Concept: The Cos as a codger without a cause. The Scoop: CBS is ballyhooing Bill Cosby as a beloved familiar face who’ll spearhead its Big Comedy Monday lineup and bolster the network’s ratings. ”I hope [Cosby] tickles people’s funny bones,” says executive producer Dennis Klein (The Larry Sanders Show). ”But it’s not my job to save CBS.” Klein notes of Cosby‘s character, a cranky premature retiree, ”I think it’s about time that the world was made safe for somebody with strong and nasty opinions about things.” But playing a man in his 60s who gripes incessantly, Cosby (who’s also executive-producing) tends to leave costars Phylicia Rashad and Madeline Kahn with far fewer lines and diddly to do. Bottom Line: If the star can prevent Cosby from turning into an old-age ego trip, the show will no doubt attract millions of the fans of his beloved 1984-92 sitcom.

Mr. Rhodes
NBC, 8:30-9 P.M.

Concept: A laid-back liberal teacher shakes up a conservative prep school. The Scoop: Scarcely known stand-up comic Tom Rhodes seems to have landed this show on the basis of his hair — a scraggly, Michael-Bolton-on-a-bender growth that is the object of way too many jokes in the pilot. This certainly does not faze Rhodes: ”I’m kind of biased and a little bit of a braggart, but I think it’s a hell of a show,” he says. ”It’s the Rolling Stones of sitcoms; we rock, we’re a tight little band. There’s one reason the Stones are still together, and it’s ’cause they jam!” Bottom Line: Well, Mr.

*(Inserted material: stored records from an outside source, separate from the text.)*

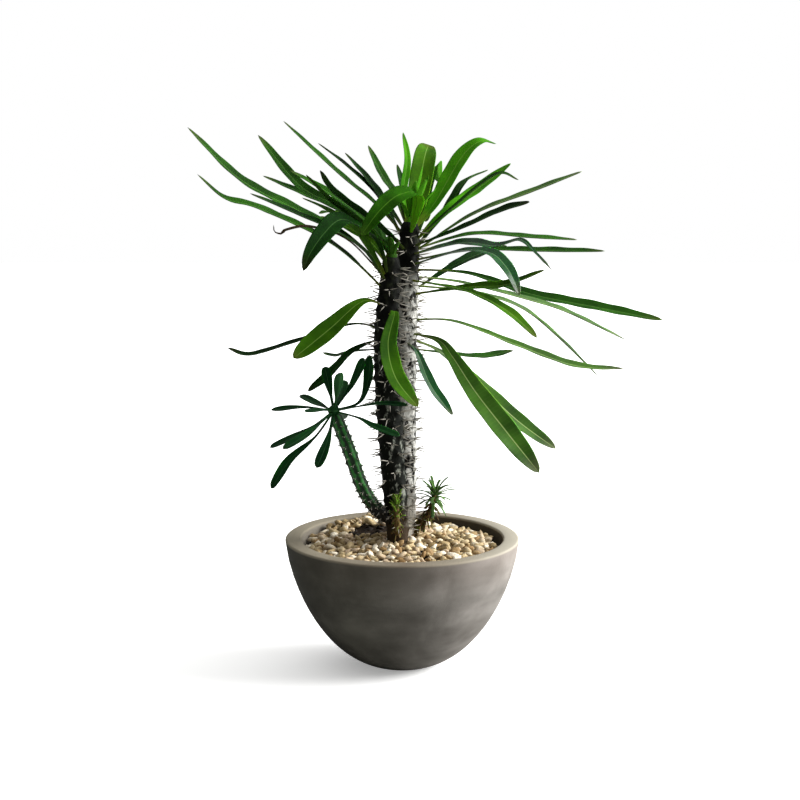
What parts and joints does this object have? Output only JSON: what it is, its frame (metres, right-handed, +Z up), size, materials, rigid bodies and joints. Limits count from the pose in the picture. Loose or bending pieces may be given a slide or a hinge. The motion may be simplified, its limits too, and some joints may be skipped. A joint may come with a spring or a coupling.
{
  "type": "potted madagascar palm",
  "caption": "Potted succulent: spiny upright stems with crowns of long narrow leaves, a young side shoot and small offsets, in a round cement bowl topped with gravel.",
  "frame": {"origin": "middle of the flat base of the pot, on the surface that it stands on", "axes": "+Z up along the pot's axis and the stems, -Y to the front, from where the shorter stem stands left of and before the taller one, +X to the right"},
  "size_m": [0.616, 0.458, 0.739],
  "materials": {
    "pot": "matte",
    "soil": "matte",
    "gravel": "matte",
    "tall_bark": "matte",
    "short_bark": "matte",
    "shoot_bark": "satin",
    "leaf": "gloss",
    "young_leaf": "gloss",
    "offset": "matte"
  },
  "bodies": {
    "root": {"pot": "pot", "soil": "soil", "gravel": "gravel", "tall_stem": "tall_bark", "short_stem": "short_bark", "shoot_stem": "shoot_bark", "shoot_crown": "young_leaf", "tall_heart": "leaf", "short_heart": "leaf", "side_sprout": "offset", "front_sprout": "offset", "tall_leaf_01": "leaf", "tall_leaf_02": "leaf", "tall_leaf_03": "leaf", "tall_leaf_04": "leaf", "tall_leaf_05": "leaf", "tall_leaf_06": "leaf", "tall_leaf_07": "leaf", "tall_leaf_08": "leaf", "tall_leaf_09": "leaf", "tall_leaf_10": "leaf", "tall_leaf_11": "leaf", "tall_leaf_12": "leaf", "tall_leaf_13": "leaf", "tall_leaf_14": "leaf", "tall_leaf_15": "leaf", "tall_leaf_16": "leaf", "tall_leaf_17": "leaf", "tall_leaf_18": "leaf", "tall_leaf_19": "leaf", "tall_leaf_20": "leaf", "tall_leaf_21": "leaf", "tall_leaf_22": "leaf", "tall_leaf_23": "leaf", "tall_leaf_24": "leaf", "tall_leaf_25": "leaf", "tall_leaf_26": "leaf", "tall_leaf_27": "leaf", "tall_leaf_28": "leaf", "tall_leaf_29": "leaf", "tall_leaf_30": "leaf", "tall_leaf_31": "leaf", "tall_leaf_32": "leaf", "tall_leaf_33": "leaf", "tall_leaf_34": "leaf", "tall_leaf_35": "leaf", "tall_leaf_36": "leaf", "short_leaf_01": "leaf", "short_leaf_02": "leaf", "short_leaf_03": "leaf", "short_leaf_04": "leaf", "short_leaf_05": "leaf", "short_leaf_06": "leaf", "short_leaf_07": "leaf", "short_leaf_08": "leaf", "short_leaf_09": "leaf", "short_leaf_10": "leaf", "short_leaf_11": "leaf", "short_leaf_12": "leaf", "short_leaf_13": "leaf"}
  },
  "joints": []
}
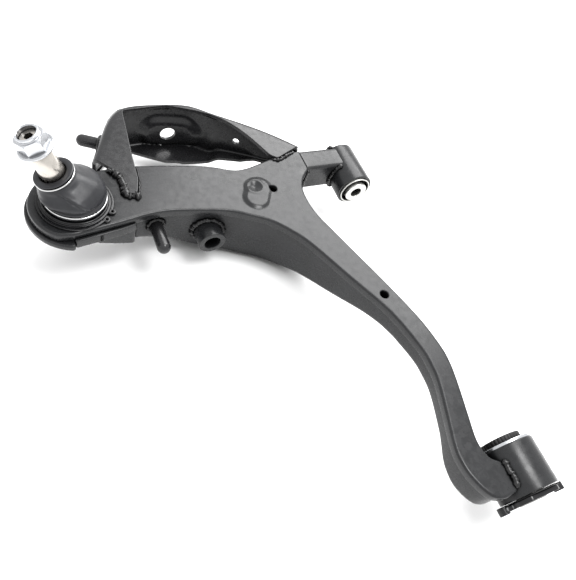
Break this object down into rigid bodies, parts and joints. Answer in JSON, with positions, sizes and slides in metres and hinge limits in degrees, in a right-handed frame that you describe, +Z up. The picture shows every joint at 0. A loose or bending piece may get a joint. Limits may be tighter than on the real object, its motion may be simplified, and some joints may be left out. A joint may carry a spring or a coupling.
{
  "type": "suspension control arm",
  "caption": "Lower control arm for a front suspension: a welded box arm with a rear leg, two pivot bushes on one axis, a damper bracket and a ball joint.",
  "frame": {"origin": "centre of the front bush, on the axis that the arm swings about", "axes": "+X outboard from the pivot axis to the ball joint, +Y along the pivot axis from the front bush to the rear bush, +Z up, as the flat top plate faces"},
  "size_m": [0.434, 0.5706, 0.177],
  "materials": {
    "black_paint": "satin black",
    "painted_weld": "glossy black over a rough bead",
    "joint_coating": "glossy black",
    "zinc_plating": "bright zinc",
    "stud_steel": "turned",
    "clip_wire": "drawn wire",
    "boot_rubber": "satin",
    "bush_rubber": "matte",
    "seat_plastic": "natural"
  },
  "bodies": {
    "arm": {"upper_shell": "black_paint", "lower_shell": "black_paint", "ball_joint_carrier": "black_paint", "side_strap": "black_paint", "front_stub": "black_paint", "front_bush_housing": "black_paint", "front_bush_outer_sleeve": "zinc_plating", "front_bush_rubber": "bush_rubber", "rear_bush_housing": "black_paint", "rear_bush_outer_sleeve": "zinc_plating", "rear_bush_rubber": "bush_rubber", "ball_joint_housing": "joint_coating", "ball_joint_cover": "joint_coating", "ball_joint_seat": "seat_plastic", "ball_joint_circlip": "joint_coating", "boot_lower_clip": "clip_wire", "damper_bracket": "black_paint", "damper_bolt_tube": "black_paint", "near_peg": "black_paint", "far_peg": "black_paint", "weld_bracket_leg": "painted_weld", "weld_bracket_root": "painted_weld", "weld_stub": "painted_weld", "weld_front_housing": "painted_weld", "weld_rear_housing": "painted_weld", "weld_tube": "painted_weld", "weld_near_peg": "painted_weld", "weld_far_peg": "painted_weld"},
    "boot_swivel": {"dust_boot": "boot_rubber"},
    "stud_tilt": {"boot_upper_clip": "clip_wire"},
    "stud": {"ball_stud": "stud_steel", "stud_nut": "zinc_plating"},
    "front_pivot": {"front_bush_inner_sleeve": "zinc_plating"},
    "rear_pivot": {"rear_bush_inner_sleeve": "zinc_plating", "rear_bush_snubber": "bush_rubber", "rear_bush_stop_plate": "black_paint"}
  },
  "joints": [
    {"name": "boot_swivel", "type": "hinge", "parent": "arm", "child": "boot_swivel", "pos_m": [0.342, 0.012, 0.016], "axis": [0, 0, 1], "continuous": true},
    {"name": "stud_tilt", "type": "hinge", "parent": "boot_swivel", "child": "stud_tilt", "pos_m": [0.342, 0.012, 0.016], "axis": [0.2419, 0.9703, 0], "range_deg": [-47, 2.5], "deforming": ["dust_boot"]},
    {"name": "stud_spin", "type": "hinge", "parent": "stud_tilt", "child": "stud", "pos_m": [0.342, 0.012, 0.016], "axis": [0.3697, -0.0922, 0.9245], "continuous": true},
    {"name": "front_pivot", "type": "hinge", "parent": "arm", "child": "front_pivot", "pos_m": [0, 0, 0], "axis": [0, 1, 0], "range_deg": [-20, 20], "stiffness_Nm_per_rad": 1},
    {"name": "rear_pivot", "type": "hinge", "parent": "arm", "child": "rear_pivot", "pos_m": [0, 0.411, 0], "axis": [0, 1, 0], "range_deg": [-20, 20], "stiffness_Nm_per_rad": 1}
  ]
}
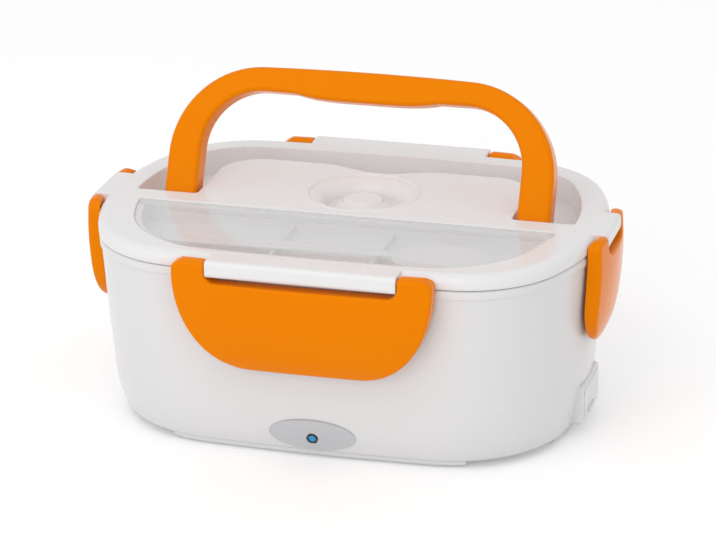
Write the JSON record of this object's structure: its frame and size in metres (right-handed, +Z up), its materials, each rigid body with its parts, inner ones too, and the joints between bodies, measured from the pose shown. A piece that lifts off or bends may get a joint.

Rhodes, if the show bombs — and your half-smug, half-smart-aleck teacher character looks to be the least likable fellow on a major network — you can always get work as a rock critic.

Party Girl
FOX, 9-9:30 P.M.

Concept: Clueless set in a library. The Scoop: Based on the 1995 movie of the same name, Fox’s show substitutes Christine Taylor (who plays Marcia in the Brady Bunch movies) in Parker Posey’s role as an alluring airhead who pays for her party clothes with a job stacking books in the library under her godmother and boss, Swoozie Kurtz. Executive producer Efrem Seeger says, ”The thing that was special to me about the movie was not the way this girl used drugs or drank or partied…what I loved was her willfulness, and that she went after a goal and made it happen.” Bottom Line: Disguised as a sexually liberated romp, Party Girl plays up dumb chick/hunk stereotypes unamusingly. We’d rather see a show about a smartie: Dewey Decimal Girl.